- [Problem requirements]
The listing below holds a line with "for item in" and a later line with "in imported if". Write out those two lines and every line between them, exactly, and nothing else.

====================

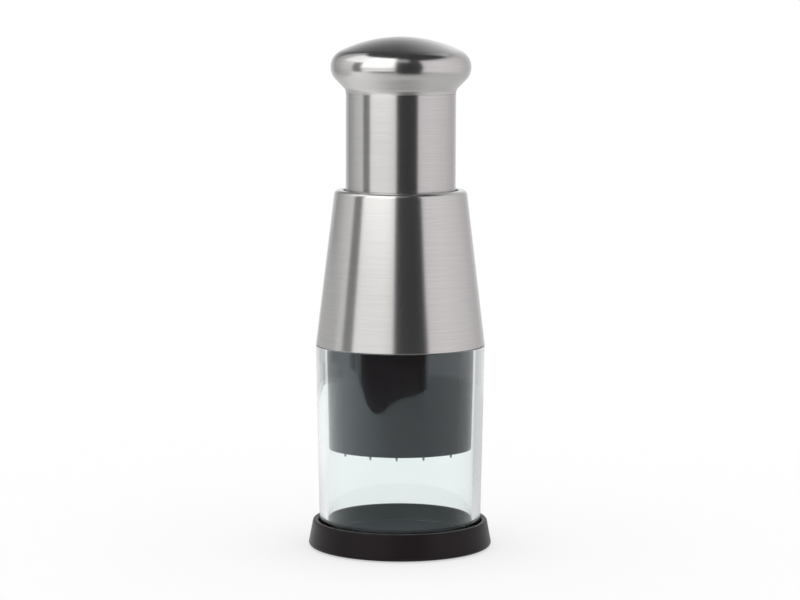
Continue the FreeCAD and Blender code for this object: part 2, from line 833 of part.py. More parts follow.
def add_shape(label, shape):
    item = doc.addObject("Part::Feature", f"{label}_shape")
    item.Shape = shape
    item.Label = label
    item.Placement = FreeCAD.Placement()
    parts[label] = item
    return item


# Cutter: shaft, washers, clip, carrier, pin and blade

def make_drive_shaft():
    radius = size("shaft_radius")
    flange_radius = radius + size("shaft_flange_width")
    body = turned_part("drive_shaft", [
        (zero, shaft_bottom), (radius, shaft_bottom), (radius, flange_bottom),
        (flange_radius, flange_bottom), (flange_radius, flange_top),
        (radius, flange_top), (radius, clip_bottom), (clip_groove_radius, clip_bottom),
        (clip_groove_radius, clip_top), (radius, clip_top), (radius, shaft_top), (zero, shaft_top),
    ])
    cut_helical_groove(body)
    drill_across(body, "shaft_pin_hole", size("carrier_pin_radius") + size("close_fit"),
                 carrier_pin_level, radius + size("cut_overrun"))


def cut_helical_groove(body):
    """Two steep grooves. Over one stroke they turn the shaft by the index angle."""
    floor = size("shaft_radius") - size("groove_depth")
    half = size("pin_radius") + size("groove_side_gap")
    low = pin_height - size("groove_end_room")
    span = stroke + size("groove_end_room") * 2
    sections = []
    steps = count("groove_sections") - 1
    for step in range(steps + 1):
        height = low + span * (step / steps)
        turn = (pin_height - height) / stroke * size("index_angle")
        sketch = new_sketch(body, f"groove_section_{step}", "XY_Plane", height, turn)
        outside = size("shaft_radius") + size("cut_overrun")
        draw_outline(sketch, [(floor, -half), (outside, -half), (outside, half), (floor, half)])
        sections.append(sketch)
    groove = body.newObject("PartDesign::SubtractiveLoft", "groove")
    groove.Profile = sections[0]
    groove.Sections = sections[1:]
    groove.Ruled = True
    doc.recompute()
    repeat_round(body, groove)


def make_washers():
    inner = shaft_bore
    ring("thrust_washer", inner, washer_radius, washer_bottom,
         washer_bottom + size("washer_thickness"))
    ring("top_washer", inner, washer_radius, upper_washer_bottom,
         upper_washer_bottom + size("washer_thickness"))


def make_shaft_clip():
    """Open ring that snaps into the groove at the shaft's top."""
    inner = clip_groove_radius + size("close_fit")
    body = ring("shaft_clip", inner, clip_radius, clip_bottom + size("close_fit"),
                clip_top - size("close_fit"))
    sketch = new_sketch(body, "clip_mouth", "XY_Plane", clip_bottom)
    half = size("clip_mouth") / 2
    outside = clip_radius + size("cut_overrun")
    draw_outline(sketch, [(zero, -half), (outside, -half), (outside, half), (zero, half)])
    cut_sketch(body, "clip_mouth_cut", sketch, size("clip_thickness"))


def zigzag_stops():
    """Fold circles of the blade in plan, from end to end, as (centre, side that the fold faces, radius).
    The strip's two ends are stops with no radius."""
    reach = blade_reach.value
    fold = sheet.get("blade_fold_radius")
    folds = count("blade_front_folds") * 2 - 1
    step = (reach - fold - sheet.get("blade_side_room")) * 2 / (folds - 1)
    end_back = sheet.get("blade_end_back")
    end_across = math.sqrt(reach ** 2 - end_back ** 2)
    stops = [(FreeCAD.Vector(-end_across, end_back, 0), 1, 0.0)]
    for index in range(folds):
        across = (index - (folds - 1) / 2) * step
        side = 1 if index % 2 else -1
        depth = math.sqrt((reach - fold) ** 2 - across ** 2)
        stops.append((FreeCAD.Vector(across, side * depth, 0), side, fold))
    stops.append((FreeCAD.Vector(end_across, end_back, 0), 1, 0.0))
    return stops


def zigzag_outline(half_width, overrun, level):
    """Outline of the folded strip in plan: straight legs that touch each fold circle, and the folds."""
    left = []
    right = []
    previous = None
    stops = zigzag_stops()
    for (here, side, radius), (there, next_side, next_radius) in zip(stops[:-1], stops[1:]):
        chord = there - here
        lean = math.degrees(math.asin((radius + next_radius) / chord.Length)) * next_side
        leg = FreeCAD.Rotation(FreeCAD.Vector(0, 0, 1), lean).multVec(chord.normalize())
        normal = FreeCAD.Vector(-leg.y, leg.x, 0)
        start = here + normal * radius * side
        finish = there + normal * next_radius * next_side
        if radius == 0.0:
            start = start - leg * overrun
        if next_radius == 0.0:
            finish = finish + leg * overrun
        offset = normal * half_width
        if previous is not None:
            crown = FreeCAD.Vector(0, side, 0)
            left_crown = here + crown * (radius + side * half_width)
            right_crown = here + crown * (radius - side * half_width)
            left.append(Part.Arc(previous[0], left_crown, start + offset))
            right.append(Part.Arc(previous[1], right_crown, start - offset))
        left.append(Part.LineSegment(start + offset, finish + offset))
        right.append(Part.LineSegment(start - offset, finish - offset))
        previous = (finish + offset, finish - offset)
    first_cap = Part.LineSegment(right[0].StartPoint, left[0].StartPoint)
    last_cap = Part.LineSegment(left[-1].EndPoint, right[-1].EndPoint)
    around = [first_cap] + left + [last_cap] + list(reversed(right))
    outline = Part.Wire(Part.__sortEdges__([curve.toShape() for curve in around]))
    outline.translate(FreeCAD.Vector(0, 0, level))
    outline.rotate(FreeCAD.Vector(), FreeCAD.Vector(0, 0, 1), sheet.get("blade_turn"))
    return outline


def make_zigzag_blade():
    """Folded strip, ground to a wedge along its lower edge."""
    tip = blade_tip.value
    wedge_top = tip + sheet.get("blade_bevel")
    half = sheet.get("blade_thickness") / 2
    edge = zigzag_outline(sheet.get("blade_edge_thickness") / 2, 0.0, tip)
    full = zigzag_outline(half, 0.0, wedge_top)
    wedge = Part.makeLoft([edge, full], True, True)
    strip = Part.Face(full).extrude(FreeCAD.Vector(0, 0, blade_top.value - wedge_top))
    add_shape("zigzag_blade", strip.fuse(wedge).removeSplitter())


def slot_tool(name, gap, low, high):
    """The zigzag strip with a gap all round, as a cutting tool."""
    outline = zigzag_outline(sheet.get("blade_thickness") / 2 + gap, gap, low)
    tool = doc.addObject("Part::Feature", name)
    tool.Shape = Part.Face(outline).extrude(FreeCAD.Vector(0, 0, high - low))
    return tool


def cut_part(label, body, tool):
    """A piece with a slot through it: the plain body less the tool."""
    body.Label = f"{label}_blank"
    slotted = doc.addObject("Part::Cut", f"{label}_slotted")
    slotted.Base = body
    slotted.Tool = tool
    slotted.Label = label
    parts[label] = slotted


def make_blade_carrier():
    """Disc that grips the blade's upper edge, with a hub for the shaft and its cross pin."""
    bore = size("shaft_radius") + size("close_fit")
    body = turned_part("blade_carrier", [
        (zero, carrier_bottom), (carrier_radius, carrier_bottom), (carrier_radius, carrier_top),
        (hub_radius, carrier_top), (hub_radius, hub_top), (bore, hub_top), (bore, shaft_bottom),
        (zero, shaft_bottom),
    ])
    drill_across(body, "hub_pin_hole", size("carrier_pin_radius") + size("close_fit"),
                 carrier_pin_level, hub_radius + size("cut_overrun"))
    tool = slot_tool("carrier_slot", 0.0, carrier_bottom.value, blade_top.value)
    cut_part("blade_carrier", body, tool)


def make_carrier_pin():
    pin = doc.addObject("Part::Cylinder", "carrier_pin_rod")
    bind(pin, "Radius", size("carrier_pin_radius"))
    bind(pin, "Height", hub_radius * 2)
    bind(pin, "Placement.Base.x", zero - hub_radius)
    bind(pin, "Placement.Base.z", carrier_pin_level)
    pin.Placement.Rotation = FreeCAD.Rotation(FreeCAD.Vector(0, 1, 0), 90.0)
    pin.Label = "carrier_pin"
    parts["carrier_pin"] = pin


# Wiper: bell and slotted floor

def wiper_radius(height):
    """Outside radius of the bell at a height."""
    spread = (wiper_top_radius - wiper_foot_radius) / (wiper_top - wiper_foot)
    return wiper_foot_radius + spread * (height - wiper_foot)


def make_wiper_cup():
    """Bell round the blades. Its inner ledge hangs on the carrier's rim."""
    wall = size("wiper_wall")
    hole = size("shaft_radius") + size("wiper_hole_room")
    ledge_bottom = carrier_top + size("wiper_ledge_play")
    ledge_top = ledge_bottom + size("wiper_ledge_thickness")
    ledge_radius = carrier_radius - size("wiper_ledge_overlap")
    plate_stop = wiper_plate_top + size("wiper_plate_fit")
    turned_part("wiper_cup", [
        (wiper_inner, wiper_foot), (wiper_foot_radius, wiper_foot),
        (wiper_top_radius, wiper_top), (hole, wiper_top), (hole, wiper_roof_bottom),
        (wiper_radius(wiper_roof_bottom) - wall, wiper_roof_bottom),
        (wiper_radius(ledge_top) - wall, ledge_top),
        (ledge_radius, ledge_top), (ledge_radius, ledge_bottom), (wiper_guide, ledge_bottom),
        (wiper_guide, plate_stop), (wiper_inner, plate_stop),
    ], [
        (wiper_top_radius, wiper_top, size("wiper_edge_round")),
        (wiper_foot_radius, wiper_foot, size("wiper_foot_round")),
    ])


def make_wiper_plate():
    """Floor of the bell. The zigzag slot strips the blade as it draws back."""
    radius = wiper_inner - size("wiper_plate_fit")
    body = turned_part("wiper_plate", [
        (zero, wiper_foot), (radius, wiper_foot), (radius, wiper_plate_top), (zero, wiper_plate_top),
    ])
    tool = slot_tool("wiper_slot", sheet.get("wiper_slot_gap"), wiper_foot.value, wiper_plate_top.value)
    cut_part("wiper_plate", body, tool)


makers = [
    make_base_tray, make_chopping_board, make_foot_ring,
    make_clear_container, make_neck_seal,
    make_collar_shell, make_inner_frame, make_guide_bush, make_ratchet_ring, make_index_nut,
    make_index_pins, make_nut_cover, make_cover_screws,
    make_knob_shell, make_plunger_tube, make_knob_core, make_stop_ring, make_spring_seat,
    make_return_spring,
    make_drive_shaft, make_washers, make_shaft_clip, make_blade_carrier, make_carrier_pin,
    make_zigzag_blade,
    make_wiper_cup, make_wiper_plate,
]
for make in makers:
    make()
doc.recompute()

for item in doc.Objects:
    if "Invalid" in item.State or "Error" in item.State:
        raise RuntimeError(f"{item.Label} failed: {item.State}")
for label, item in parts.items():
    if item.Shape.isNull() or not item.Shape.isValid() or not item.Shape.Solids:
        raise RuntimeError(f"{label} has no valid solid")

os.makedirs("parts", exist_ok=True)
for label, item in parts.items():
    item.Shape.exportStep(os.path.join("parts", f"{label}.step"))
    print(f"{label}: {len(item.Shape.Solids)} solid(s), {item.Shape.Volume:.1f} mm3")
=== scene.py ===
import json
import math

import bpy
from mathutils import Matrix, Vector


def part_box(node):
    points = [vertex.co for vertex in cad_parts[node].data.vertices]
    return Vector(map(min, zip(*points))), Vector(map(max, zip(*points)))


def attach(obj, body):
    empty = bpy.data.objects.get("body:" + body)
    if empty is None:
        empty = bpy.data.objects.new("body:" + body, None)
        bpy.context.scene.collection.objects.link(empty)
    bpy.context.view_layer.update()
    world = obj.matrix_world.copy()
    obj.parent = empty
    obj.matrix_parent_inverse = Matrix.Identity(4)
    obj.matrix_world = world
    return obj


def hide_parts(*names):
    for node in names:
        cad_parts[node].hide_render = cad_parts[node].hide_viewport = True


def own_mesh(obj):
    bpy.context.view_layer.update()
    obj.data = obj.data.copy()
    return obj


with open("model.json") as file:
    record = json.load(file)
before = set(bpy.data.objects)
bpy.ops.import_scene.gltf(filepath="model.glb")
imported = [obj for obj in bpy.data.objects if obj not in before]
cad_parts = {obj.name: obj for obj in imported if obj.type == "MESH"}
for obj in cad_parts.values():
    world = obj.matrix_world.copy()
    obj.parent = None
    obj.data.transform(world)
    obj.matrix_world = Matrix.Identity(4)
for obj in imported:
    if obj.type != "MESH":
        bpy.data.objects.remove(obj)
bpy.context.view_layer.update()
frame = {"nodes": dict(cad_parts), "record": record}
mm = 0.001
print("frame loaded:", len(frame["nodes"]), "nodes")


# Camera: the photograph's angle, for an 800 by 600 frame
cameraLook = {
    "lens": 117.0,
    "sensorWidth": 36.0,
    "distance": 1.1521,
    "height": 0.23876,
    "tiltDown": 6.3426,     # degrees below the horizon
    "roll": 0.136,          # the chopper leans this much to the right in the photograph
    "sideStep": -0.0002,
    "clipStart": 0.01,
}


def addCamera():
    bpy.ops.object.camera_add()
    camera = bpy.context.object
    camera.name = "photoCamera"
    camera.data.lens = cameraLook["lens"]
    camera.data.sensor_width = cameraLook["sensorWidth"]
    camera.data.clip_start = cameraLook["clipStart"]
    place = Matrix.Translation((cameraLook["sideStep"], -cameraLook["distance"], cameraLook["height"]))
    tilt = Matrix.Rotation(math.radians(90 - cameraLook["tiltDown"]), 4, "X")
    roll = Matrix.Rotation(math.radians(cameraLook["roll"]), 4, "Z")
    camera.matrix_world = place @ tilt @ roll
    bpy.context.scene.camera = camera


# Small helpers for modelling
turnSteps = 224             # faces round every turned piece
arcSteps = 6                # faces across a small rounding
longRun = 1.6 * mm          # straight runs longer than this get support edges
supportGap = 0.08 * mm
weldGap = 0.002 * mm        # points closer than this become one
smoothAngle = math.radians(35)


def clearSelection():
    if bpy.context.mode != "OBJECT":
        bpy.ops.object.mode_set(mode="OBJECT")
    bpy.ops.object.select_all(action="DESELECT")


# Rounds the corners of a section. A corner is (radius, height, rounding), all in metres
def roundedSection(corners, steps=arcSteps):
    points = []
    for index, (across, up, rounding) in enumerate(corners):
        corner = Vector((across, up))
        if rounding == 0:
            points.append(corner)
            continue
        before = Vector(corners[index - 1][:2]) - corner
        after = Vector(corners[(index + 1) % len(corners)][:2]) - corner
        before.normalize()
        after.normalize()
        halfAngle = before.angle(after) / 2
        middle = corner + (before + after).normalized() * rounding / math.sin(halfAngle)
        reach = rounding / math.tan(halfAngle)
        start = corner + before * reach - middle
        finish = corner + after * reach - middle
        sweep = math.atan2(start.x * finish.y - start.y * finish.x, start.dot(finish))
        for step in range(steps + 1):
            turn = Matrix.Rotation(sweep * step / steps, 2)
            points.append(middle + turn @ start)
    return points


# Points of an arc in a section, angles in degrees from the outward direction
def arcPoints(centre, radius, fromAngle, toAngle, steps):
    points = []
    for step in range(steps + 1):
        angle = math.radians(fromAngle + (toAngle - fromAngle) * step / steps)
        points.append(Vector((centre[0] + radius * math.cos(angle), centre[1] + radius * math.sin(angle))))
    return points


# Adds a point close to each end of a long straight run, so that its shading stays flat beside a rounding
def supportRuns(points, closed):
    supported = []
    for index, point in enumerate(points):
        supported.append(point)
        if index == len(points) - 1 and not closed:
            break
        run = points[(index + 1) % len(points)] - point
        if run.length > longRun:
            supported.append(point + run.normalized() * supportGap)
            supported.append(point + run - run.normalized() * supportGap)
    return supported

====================

- [Exercise solution]
for item in doc.Objects:
    if "Invalid" in item.State or "Error" in item.State:
        raise RuntimeError(f"{item.Label} failed: {item.State}")
for label, item in parts.items():
    if item.Shape.isNull() or not item.Shape.isValid() or not item.Shape.Solids:
        raise RuntimeError(f"{label} has no valid solid")

os.makedirs("parts", exist_ok=True)
for label, item in parts.items():
    item.Shape.exportStep(os.path.join("parts", f"{label}.step"))
    print(f"{label}: {len(item.Shape.Solids)} solid(s), {item.Shape.Volume:.1f} mm3")
=== scene.py ===
import json
import math

import bpy
from mathutils import Matrix, Vector


def part_box(node):
    points = [vertex.co for vertex in cad_parts[node].data.vertices]
    return Vector(map(min, zip(*points))), Vector(map(max, zip(*points)))


def attach(obj, body):
    empty = bpy.data.objects.get("body:" + body)
    if empty is None:
        empty = bpy.data.objects.new("body:" + body, None)
        bpy.context.scene.collection.objects.link(empty)
    bpy.context.view_layer.update()
    world = obj.matrix_world.copy()
    obj.parent = empty
    obj.matrix_parent_inverse = Matrix.Identity(4)
    obj.matrix_world = world
    return obj


def hide_parts(*names):
    for node in names:
        cad_parts[node].hide_render = cad_parts[node].hide_viewport = True


def own_mesh(obj):
    bpy.context.view_layer.update()
    obj.data = obj.data.copy()
    return obj


with open("model.json") as file:
    record = json.load(file)
before = set(bpy.data.objects)
bpy.ops.import_scene.gltf(filepath="model.glb")
imported = [obj for obj in bpy.data.objects if obj not in before]
cad_parts = {obj.name: obj for obj in imported if obj.type == "MESH"}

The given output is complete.